In another embodiment, the downhole catalytic reactor is a vertical slurry reactor feeding steam, hydrogen, and oil soluble reaction products into a horizontal liner for injection into the heavy oil zone. In that case, the vertical portion of the well is equipped with a large diameter cemented casing and the catalytic reactor is located in the upper part of the heavy oil zone, or in an overlaying shale bed.
In all cases, one of the reactants (steam or oxygen) is supplied to the downhole reactor through a separate feeder tubing, while the other reactant (CO or H2) is supplied via the casing-tubing annulus. In the case of a vertical slurry reactor, the catalyst and suspension liquid are also supplied to the reactor by means of a second feeder tubing, preferably concentric with the first one. The two feeder tubings may also be used intermittently for circulating the spent catalyst slurry to the surface for regeneration or for disposal. Conventional oil field equipment (tubing hanger, multicompletion packers, downhole valves, etc . . . ) are used for the downhole connections to the catalytic reactor and to the injection well.
The horizontal injection well may be drilled into the heavy oil zone itself, or in the underlying aquifer immediately below the water/oil contact. When the lower boundary of the heavy oil zone is a shale layer, the well may be drilled also partly into the shale layer, at or near the boundary contact surface, provided that communication from the well into the heavy oil zone is established through vertical perforations or vertical fractures intersecting the horizontal well and penetrating into the heavy oil zone. The injection well casing or liner may or may not be cemented to the surrounding rock formation.
The products of the catalytic reaction taking place in the downhole reactor include as primary constituents: hydrogen, high quality steam and sometimes oil soluble permanent gases, such as carbon dioxide or methane or oil soluble vapors such as methanol. Minor impurities in the gas injected into the heavy oil zone may include the unconverted reactants (CO, O2).
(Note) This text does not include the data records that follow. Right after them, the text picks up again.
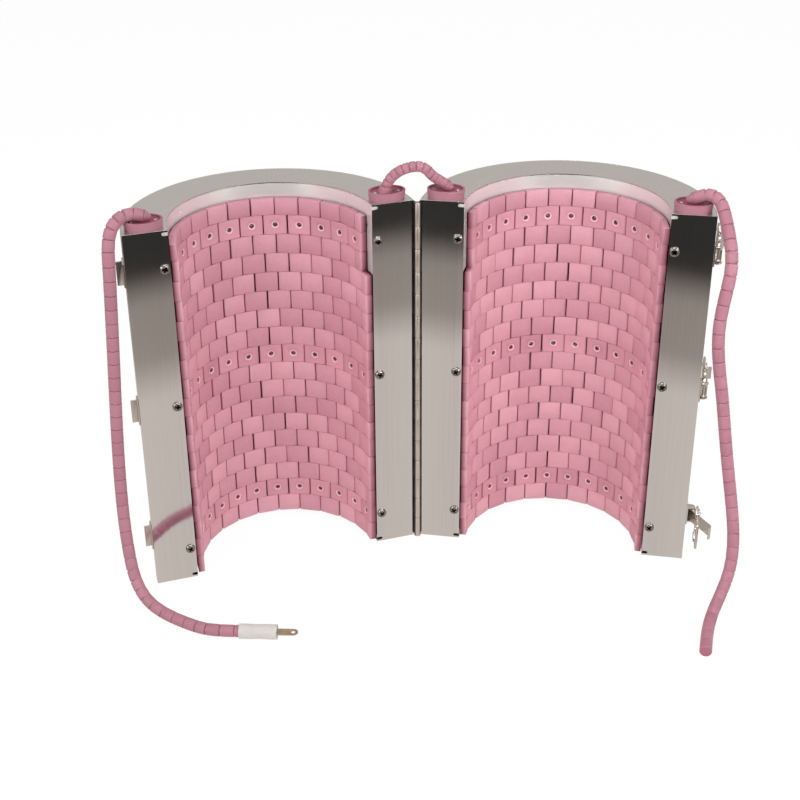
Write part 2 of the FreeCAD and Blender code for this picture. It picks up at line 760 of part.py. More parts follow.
def build():
    halves = (
        ("left", to_left, 0, upright_neck, upright_neck_tilt),
        ("right", to_right, 1, lying_neck, hinge_neck_tilt),
    )
    for side, place, first, hinge_neck, hinge_tilt in halves:
        plain, drilled, pins = pad()
        pieces = {
            "outer_shell": outer_shell(),
            "top_plate": end_plate(height - sheet, height, height - skirt_depth, bushing_places),
            "bottom_plate": end_plate(sheet, 0, skirt_depth, ()),
            "liner": liner(),
            "fibre_filling": wool(),
            "hinge_face_plate": face_plate(-1),
            "latch_face_plate": face_plate(1),
            "face_screws": face_screws(),
            "plain_tiles": plain,
            "drilled_tiles": drilled,
            "tie_pins": pins,
            "hinge_bushing": bushing(hinge_bushing_s, -1, hinge_neck, hinge_tilt),
            "latch_bushing": bushing(latch_bushing_s, 1, lying_neck, latch_neck_tilt),
            "cover_screws": cover_screws(),
            "power_wires": power_wires(),
            "hinge_leaf": hinge_leaf(first),
        }
        for name, shape in pieces.items():
            save(side + "_" + name, place(shape))
    save("hinge_pin", hinge_pin())
    for index, level in enumerate(("lower", "middle", "upper")):
        save(level + "_keeper", to_left(keeper(latch_heights[index])))
        base, lever, bail = latch(index)
        save(level + "_latch_base", to_right(base))
        save(level + "_latch_lever", to_right(lever))
        save(level + "_latch_bail", to_right(bail))
    save("latch_pins", to_right(Part.makeCompound([latch_pin(z) for z in latch_heights])))
    left_route = lead_route(left_lead_hanging, left_lead_floor, -1)
    right_route = lead_route(right_lead_hanging, right_lead_floor, 1)
    save("left_lead", tube(left_route, "left_lead"))
    save("right_lead", tube(right_route, "right_lead"))
    save("jumper", tube(jumper_route(), "jumper"))
    for name, shape in (("left_sleeve", sleeve()), ("left_terminal", terminal())):
        shape.Placement = along(left_route)
        save(name, shape)


build()
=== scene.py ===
import json
import math
import random

import bmesh
import bpy
from mathutils import Matrix, Vector


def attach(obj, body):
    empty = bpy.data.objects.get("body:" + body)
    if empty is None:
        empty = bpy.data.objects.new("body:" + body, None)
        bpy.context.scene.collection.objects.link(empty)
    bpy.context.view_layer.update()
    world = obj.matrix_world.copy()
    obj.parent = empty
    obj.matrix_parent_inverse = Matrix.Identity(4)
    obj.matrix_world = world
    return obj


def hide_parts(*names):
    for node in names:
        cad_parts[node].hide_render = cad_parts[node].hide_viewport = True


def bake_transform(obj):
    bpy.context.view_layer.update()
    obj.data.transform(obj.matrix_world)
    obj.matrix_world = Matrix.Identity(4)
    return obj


# Ceramic pad heater: two hinged steel halves lined with pink tiles, with beaded leads
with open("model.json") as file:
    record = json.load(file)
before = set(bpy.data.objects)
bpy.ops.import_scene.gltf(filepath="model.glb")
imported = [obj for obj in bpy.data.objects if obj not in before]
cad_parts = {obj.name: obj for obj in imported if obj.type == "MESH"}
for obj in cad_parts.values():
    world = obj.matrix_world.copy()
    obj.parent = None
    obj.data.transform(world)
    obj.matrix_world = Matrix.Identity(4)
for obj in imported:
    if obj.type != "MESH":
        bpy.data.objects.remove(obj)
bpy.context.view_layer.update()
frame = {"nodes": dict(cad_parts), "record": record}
cadNodes = frame["nodes"]
random.seed(11)
mm = 0.001
print("frame loaded,", len(cadNodes), "nodes")

bodyOf = {}
for bodyName, members in frame["record"]["behaviour"]["bodies"].items():
    for member in members:
        bodyOf[member] = bodyName

halfLayout = {  # both halves share it, turned about the hinge line and mirrored
    "turnDegrees": 14.3,
    "centreAlong": 118.9,
    "centreBack": 3.0,
    "height": 320.0,
    "outerRadius": 116.8,
    "boreRadius": 81.6,
}


def halfMatrix(side):  # from a half's own millimetres to the row frame
    turn = Matrix.Rotation(-math.radians(halfLayout["turnDegrees"]), 4, "Z")
    flip = Matrix.Diagonal((-1, 1, 1, 1)) if side == "left" else Matrix.Identity(4)
    return Matrix.Scale(mm, 4) @ flip @ turn


# Camera first
cameraSettings = {
    "place": (-0.09065, -1.06910, 0.71503),
    "target": (-0.01484, 0.00310, 0.13843),
    "roll": -0.0068,
    "lens": 63.72,
    "sensor": 36.0,
}


def addObject(name, data):
    made = bpy.data.objects.new(name, data)
    bpy.context.scene.collection.objects.link(made)
    return made


def addCamera(settings):
    data = bpy.data.cameras.new("photoCamera")
    data.lens = settings["lens"]
    data.sensor_width = settings["sensor"]
    camera = addObject("photoCamera", data)
    place = Vector(settings["place"])
    aim = (Vector(settings["target"]) - place).to_track_quat("-Z", "Y").to_matrix().to_4x4()
    camera.matrix_world = Matrix.Translation(place) @ aim @ Matrix.Rotation(settings["roll"], 4, "Z")
    bpy.context.scene.camera = camera


addCamera(cameraSettings)


# Shader nodes, where every input takes a plain value or another node's socket
def feed(tree, target, value):
    if hasattr(value, "links"):
        tree.links.new(value, target)
    else:
        target.default_value = value


def newNode(tree, kind, setup=(), **inputs):
    node = tree.nodes.new("ShaderNode" + kind)
    for name, value in dict(setup).items():
        setattr(node, name, value)
    for name, value in inputs.items():
        feed(tree, node.inputs[name.replace("_", " ")], value)
    return node


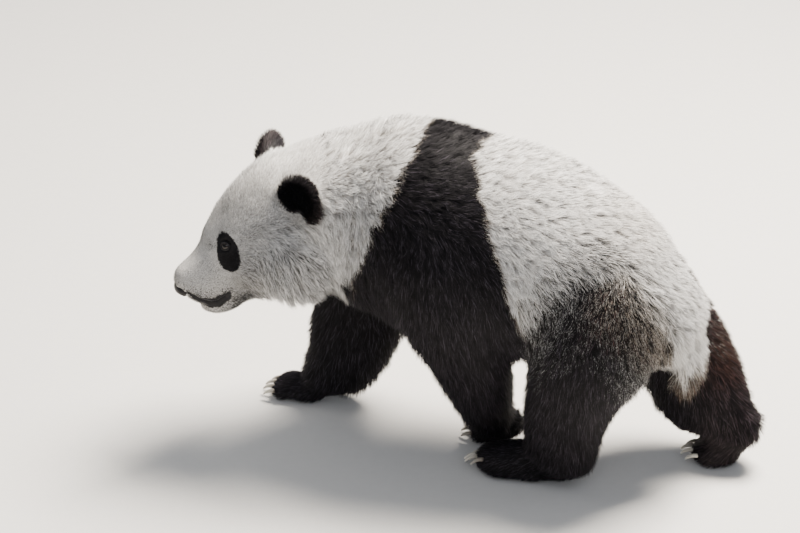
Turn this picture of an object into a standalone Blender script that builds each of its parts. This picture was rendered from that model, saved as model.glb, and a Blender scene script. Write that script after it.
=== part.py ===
"""A life-size still model of a young giant panda in mid-walk, head low and turned to its left.

The outline is the coat's, out to the tips of the hairs. The animal is first modelled whole: the trunk, neck
and limbs are lofts along their bones, the head is built of rounded masses in its own frame, and a voxel
remesh melts them together. Thin cuts then part it where a person would name its parts. Eyes, nose leather
and claws are pieces of their own, seated in pockets.

Axes: the head is towards -X, the animal's left side is -Y, up is +Z, in metres. The origin is on the floor
under the middle of the bounding box.
"""

import math

import bmesh
import bpy
from mathutils import Matrix, Vector

# ---- driving dimensions, in metres and degrees --------------------------------------------------------
EAR_SPACING = 0.216        # between the middles of the ears
EAR_DIAMETER = 0.096
EAR_THICKNESS = 0.034
EYEBALL_RADIUS = 0.0105
FOREPAW_LENGTH, FOREPAW_WIDTH, FOREPAW_HEIGHT = 0.120, 0.088, 0.048
HINDPAW_LENGTH, HINDPAW_WIDTH, HINDPAW_HEIGHT = 0.175, 0.086, 0.056
HINDPAW_DEEP = 0.070        # height of the hind paw that carries the weight, its hair pressed up round it
CLAW_LENGTH, CLAW_RADIUS = 0.026, 0.0042
CLAW_BEND = 52.0           # degrees that a claw turns down along its length
TOES = 5

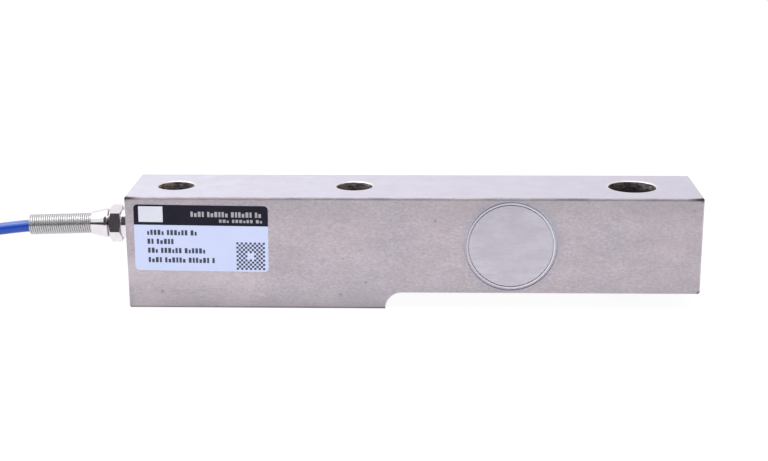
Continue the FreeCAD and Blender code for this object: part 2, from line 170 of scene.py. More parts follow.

When the heavy oil is contacted by this gaseous mixture, its viscosity is greatly reduced as a result of the following phenomena occuring successively:
heating of the heavy oil by the condensing steam, PA1 swelling of the heavy oil by dissolution of gases (CO2, CH4) and/or soluble vapors (methanol), PA1 hydrogenation of the hot heavy oil by hydrogen catalyzed by the heavy metals (Ni, V, etc . . . ) originally present in the heavy oil and by the clay minerals present in the reservoir rock. This catalytic hydrogenation proceeds at a rate which is determined by heat input provided by condensation of the injected steam into the reservoir.
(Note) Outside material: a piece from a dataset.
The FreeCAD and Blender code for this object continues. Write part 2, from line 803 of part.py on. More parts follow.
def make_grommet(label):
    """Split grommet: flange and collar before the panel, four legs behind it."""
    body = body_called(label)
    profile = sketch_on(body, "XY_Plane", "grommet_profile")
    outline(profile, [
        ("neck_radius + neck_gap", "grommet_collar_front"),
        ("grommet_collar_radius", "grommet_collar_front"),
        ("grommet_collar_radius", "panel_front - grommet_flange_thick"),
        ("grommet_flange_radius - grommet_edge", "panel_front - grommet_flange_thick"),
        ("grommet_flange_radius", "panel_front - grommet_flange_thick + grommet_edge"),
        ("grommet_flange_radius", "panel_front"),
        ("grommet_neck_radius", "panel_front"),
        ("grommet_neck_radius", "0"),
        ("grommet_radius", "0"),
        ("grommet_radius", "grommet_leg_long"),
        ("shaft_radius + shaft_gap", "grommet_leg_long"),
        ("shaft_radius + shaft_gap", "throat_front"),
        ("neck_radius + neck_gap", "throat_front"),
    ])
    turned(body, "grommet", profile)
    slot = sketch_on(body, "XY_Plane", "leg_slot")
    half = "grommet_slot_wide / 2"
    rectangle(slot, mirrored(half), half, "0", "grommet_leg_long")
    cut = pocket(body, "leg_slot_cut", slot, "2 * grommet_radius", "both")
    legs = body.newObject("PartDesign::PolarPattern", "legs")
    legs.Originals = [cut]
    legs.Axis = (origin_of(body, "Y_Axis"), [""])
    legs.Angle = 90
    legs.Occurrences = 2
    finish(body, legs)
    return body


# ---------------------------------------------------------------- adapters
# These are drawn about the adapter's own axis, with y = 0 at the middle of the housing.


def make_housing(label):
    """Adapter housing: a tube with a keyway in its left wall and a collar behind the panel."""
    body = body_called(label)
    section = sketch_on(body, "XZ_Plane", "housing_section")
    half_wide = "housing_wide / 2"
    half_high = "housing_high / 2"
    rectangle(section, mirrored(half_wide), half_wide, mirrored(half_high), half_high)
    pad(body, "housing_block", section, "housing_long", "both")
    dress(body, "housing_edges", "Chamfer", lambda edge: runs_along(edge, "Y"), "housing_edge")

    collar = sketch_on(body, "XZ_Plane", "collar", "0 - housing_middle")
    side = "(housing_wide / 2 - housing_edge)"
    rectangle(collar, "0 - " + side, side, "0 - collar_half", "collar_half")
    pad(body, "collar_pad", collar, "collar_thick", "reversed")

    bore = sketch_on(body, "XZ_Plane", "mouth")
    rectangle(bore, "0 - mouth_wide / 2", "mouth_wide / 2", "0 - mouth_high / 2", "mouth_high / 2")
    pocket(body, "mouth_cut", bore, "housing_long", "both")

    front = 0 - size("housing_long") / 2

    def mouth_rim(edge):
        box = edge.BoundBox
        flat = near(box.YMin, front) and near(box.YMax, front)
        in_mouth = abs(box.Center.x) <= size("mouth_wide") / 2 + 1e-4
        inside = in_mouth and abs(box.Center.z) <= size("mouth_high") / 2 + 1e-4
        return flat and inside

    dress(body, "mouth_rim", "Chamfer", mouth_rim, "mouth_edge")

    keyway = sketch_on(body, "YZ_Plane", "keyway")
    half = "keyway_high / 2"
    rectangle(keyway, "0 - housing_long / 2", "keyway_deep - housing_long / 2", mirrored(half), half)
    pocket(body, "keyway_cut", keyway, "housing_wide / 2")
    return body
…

Pressure in the injection well is maintained at a value as high as possible. Due to the injection pressure, the reservoir connate water is displaced by the injected fluids, by the the heavy oil swelling and by the by-product gases (CH4 for instance) generated by the heavy oil "in situ" hydrogenation.
The heavy oil of reduced viscosity becomes mobile and flows together with the injected steam and gases into the portion of the pore space initially occupied by the displaced connate water thus forming a mobile oil bank which steadily grows around the injection well.
In a preferred embodiment, the injection well also serves alternatively as production well after each period of fluid injection ("huff and puff" mode of operation). In another embodiment a plurality of production wells drilled vertically are located in two parallel rows, one on each side of the horizontal injection well. To facilitate the drainage of the connate water displaced by the injected fluids and the resulting oil bank, the fluids in the production wells are subjected to artificial lift by pumping or gas lift. This increases the total flowing pressure gradients in the reservoir portion of the heavy oil zone located between injection and production wells. Flow communication between wells may also be enhanced by known techniques, such as hydraulic fracturing. Under the combined effects of the injection pressure in the injection well and of the pumping in the production wells, flow is established in the reservoir. At first the flowing fluids at the production wells are composed primarily of connate water and condensed steam. With the steady expansion of the mobile oil bank, oil and gas flow rates into the production wells increase in time to reach a peak. The decline in production is caused by gravity segregation of the live steam and premanent gases towards the upper part of the heavy oil zone and by their break-through into the production wells. The total oil production rate decline may then be retarded by squeezing cement into the top perforations of the production wells which are subject to steam and gas break-through. In this way a greater portion of the heavy oil initially present in the lower part of the reservoir can be swept by the injected fluids and recovered before the oil rate in the production wells become uneconomic.
Recovery of heavy oil in an entire field is achieved by a combination of similar patterns in which each horizontal injection well alternates with at least one row of vertical production wells.
A plurality of horizontal wells operating intermittently in the injection mode and in the production mode may also be used. Well spacing in both cases is determined by the heat rate and temperatures achievable by the steam condensation, such that the hydrogenation reaction with heavy oil can proceed to equilibrium within the life time of the pattern. The orientation of the horizontal wells is preferentially prependicular to the direction of any natural fracture network in the reservoir.
In another embodiment, each row of vertical production wells is replaced by one or several horizontal wells intersecting a series of vertical fractures. The horizontal production wells are preferably parallel to the injection well but located at some vertical distance above the base of the reservoir to reduce water production by water coning in the vertical fractures.